Give back, unchanged, the line with "add(lead(route, [30] * 7, 3))", the line with "obj.matrix_world = world", and every line between them, and no other line.

═════ DATASET CONTENT ═════

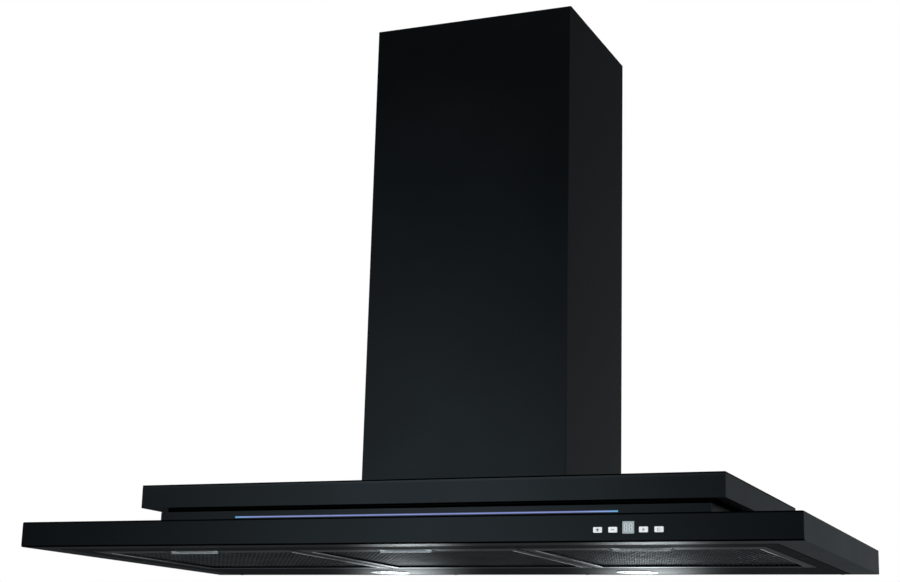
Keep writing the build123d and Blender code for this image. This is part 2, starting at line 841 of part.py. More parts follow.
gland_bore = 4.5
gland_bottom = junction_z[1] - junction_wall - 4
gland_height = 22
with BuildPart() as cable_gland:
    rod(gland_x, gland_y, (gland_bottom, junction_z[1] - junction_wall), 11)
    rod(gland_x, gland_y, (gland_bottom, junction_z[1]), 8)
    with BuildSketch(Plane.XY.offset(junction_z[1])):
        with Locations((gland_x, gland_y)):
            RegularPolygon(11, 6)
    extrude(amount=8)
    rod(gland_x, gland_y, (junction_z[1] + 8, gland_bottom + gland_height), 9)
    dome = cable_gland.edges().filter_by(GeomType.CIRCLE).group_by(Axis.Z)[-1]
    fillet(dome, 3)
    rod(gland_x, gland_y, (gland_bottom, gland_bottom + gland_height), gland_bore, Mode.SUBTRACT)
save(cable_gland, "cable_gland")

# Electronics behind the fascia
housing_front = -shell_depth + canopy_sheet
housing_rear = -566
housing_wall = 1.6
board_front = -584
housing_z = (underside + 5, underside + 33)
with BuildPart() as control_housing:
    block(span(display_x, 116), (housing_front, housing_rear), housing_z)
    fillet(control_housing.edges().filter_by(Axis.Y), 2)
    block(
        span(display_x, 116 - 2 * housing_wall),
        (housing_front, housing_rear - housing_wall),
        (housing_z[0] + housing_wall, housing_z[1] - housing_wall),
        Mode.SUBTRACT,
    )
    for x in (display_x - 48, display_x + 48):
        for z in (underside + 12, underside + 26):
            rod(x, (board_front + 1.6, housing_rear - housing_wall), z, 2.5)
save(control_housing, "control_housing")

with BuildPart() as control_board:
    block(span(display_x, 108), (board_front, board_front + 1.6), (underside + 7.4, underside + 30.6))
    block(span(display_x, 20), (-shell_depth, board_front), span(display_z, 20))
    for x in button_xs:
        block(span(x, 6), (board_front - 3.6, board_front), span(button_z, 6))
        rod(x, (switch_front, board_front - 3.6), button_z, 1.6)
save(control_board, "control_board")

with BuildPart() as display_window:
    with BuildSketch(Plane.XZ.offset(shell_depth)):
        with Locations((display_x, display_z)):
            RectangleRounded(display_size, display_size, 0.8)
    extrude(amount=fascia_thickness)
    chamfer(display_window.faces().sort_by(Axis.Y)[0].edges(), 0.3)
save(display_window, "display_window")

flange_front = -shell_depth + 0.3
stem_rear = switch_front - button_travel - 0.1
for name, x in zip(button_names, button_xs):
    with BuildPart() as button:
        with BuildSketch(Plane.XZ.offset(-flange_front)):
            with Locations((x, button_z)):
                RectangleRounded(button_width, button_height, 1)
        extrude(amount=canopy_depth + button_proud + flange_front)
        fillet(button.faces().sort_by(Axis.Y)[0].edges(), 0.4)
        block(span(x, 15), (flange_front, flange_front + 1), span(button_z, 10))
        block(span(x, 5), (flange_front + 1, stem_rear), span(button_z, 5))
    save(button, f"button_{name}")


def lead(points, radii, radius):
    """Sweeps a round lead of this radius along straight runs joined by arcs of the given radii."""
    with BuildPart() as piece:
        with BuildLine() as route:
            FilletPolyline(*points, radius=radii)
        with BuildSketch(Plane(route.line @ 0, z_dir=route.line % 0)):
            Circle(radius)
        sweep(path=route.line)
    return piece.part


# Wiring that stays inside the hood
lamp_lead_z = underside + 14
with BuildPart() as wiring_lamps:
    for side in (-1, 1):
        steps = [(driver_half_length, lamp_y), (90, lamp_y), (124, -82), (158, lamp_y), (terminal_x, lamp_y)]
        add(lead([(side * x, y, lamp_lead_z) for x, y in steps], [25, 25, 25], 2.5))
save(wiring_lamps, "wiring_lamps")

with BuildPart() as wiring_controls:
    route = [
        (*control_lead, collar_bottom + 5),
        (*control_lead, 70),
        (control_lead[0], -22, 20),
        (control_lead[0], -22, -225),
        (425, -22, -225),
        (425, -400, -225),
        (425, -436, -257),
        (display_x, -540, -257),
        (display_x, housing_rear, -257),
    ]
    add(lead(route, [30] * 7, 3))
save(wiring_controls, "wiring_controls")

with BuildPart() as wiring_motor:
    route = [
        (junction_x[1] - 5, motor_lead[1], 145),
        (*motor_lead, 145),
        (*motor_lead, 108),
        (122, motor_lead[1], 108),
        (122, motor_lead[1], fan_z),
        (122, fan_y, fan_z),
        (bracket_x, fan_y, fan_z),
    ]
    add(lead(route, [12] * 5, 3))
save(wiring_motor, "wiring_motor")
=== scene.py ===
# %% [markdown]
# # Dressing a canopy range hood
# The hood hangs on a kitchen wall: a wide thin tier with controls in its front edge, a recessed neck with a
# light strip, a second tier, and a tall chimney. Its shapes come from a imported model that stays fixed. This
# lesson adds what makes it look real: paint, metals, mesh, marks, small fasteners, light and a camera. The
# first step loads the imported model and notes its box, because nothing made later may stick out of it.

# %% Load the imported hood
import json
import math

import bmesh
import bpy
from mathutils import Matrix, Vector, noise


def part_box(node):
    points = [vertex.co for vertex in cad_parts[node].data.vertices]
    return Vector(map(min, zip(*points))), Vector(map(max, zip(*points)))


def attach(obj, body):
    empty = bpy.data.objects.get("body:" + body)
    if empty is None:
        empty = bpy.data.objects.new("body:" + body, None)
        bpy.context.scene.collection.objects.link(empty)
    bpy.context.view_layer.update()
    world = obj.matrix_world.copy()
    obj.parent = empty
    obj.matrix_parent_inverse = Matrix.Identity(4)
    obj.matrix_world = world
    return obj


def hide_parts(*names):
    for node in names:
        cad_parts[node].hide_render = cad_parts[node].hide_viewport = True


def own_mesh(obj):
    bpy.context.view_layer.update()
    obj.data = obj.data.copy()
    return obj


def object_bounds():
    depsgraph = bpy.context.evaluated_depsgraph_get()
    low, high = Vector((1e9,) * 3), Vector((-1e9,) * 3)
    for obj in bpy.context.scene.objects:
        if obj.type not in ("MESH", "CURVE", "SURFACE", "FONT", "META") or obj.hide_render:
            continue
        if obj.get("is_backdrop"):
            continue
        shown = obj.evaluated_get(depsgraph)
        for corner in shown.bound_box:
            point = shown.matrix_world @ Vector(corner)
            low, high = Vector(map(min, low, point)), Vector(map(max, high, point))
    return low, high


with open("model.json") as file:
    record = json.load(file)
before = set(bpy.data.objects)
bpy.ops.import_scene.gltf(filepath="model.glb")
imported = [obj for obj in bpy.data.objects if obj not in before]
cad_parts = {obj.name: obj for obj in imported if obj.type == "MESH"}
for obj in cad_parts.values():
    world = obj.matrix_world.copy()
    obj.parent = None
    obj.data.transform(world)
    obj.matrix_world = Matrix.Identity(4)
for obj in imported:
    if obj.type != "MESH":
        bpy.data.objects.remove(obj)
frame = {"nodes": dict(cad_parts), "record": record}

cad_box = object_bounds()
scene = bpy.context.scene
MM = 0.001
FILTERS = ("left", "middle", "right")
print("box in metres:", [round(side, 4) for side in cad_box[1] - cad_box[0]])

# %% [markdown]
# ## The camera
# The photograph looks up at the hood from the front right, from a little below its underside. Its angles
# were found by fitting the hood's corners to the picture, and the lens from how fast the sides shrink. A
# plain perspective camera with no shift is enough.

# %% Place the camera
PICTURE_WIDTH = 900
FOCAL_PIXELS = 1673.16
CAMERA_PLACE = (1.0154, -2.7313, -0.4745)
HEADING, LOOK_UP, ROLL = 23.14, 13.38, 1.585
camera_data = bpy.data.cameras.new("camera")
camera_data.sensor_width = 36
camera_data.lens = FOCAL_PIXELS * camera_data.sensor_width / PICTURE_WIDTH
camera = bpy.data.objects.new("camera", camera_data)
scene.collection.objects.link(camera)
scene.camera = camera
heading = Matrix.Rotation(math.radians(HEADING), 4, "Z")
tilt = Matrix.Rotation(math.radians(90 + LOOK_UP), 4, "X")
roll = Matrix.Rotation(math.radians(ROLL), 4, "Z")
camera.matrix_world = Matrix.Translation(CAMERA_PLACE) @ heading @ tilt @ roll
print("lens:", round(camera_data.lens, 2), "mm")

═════

* [IN RESPONSE]:
    add(lead(route, [30] * 7, 3))
save(wiring_controls, "wiring_controls")

with BuildPart() as wiring_motor:
    route = [
        (junction_x[1] - 5, motor_lead[1], 145),
        (*motor_lead, 145),
        (*motor_lead, 108),
        (122, motor_lead[1], 108),
        (122, motor_lead[1], fan_z),
        (122, fan_y, fan_z),
        (bracket_x, fan_y, fan_z),
    ]
    add(lead(route, [12] * 5, 3))
save(wiring_motor, "wiring_motor")
=== scene.py ===
# %% [markdown]
# # Dressing a canopy range hood
# The hood hangs on a kitchen wall: a wide thin tier with controls in its front edge, a recessed neck with a
# light strip, a second tier, and a tall chimney. Its shapes come from a imported model that stays fixed. This
# lesson adds what makes it look real: paint, metals, mesh, marks, small fasteners, light and a camera. The
# first step loads the imported model and notes its box, because nothing made later may stick out of it.

# %% Load the imported hood
import json
import math

import bmesh
import bpy
from mathutils import Matrix, Vector, noise


def part_box(node):
    points = [vertex.co for vertex in cad_parts[node].data.vertices]
    return Vector(map(min, zip(*points))), Vector(map(max, zip(*points)))


def attach(obj, body):
    empty = bpy.data.objects.get("body:" + body)
    if empty is None:
        empty = bpy.data.objects.new("body:" + body, None)
        bpy.context.scene.collection.objects.link(empty)
    bpy.context.view_layer.update()
    world = obj.matrix_world.copy()
    obj.parent = empty
    obj.matrix_parent_inverse = Matrix.Identity(4)
    obj.matrix_world = world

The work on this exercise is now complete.